2013-07-25-alexander-1Let’s just lay out a few facts on where Detroit was six decades ago, and where it is today. In 1960 the city of Detroit boasted the highest per-capita income in America. There were nearly 300,000 manufacturing jobs. The city was the fourth largest in the country with nearly two million residents.  In many ways, it was the golden-boy of free-market America.

Today, it’s a broken and dilapidated city with nearly $20 billion in debt and unfunded liabilities, and no way to pay for them. The city has lost 63% of its population, has lost over 90% of its manufacturing jobs, over 48% of them lost in the last decade alone. The city is more reliant on casinos for city revenue, about $11 million per month, than on automaker tax revenue.

About one-third of Detroit’s 140 square miles is vacant or dilapidated, and there are over 78,000 abandoned homes. Two-thirds of the parks were permanently closed over the past five years. Only about a third of the city’s ambulances are functional, and the average response time to a 911 call is 58 minutes.

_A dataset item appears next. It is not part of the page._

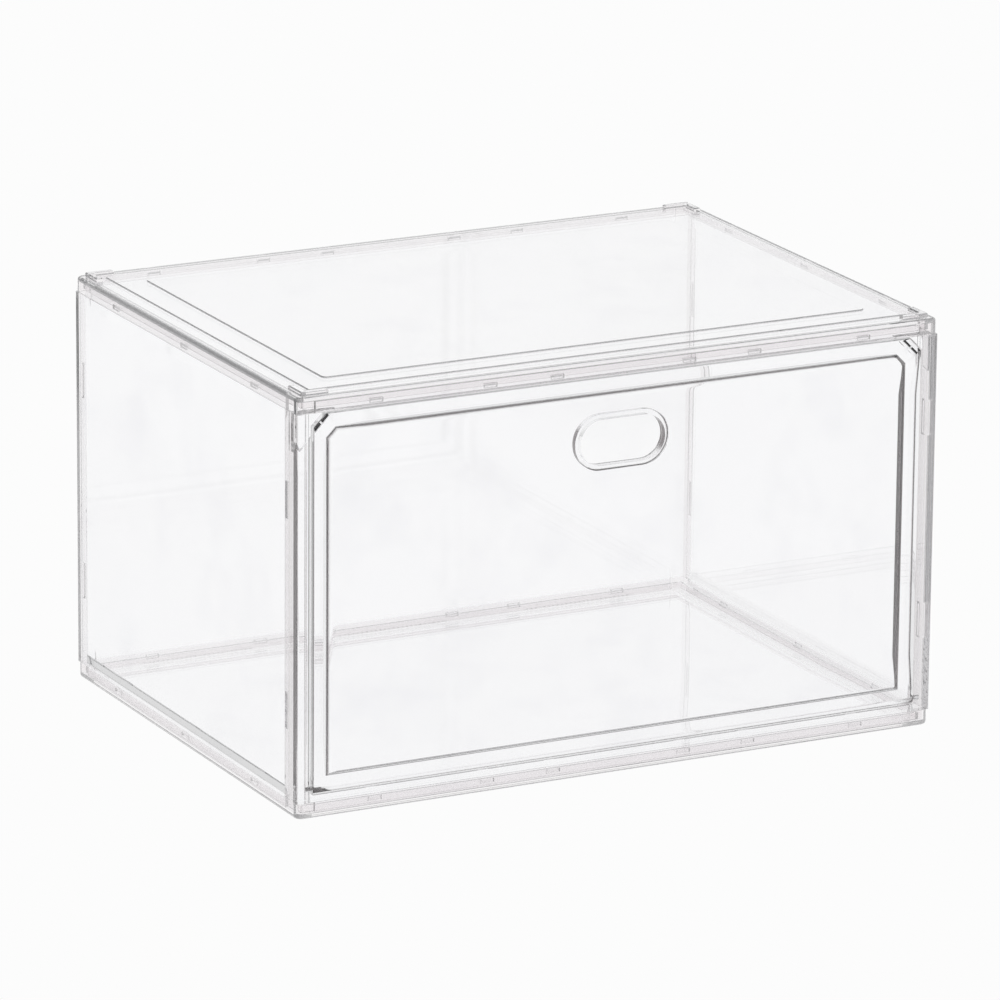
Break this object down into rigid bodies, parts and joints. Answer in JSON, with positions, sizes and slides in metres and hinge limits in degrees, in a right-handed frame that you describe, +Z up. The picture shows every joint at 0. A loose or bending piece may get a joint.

As disheartening as that is, the human toll is even greater. The murder rate is 11 times higher than New York City’s, and the violent crime rate is five times higher than the national average. Less than half of Detroit’s residents over the age of 16 have jobs, and over 60% of the children live in poverty. An astonishing 47% of Detroit’s citizens are functionally illiterate.

So what happened to this once proud symbol of America’s manufacturing successes? In short, they proved the validity of “Stein’s Law.” Herbert Stein was an economist and Chairman of the Council of Economic Advisor’s under President Nixon. To him is attributed the succinct yet obvious economic truth, “If something cannot go on forever, it will stop.” Or, as he later restated, “Trends that can’t continue, won’t.” It’s ironic that Stein, father of author and actor Ben Stein, claimed Detroit as his hometown.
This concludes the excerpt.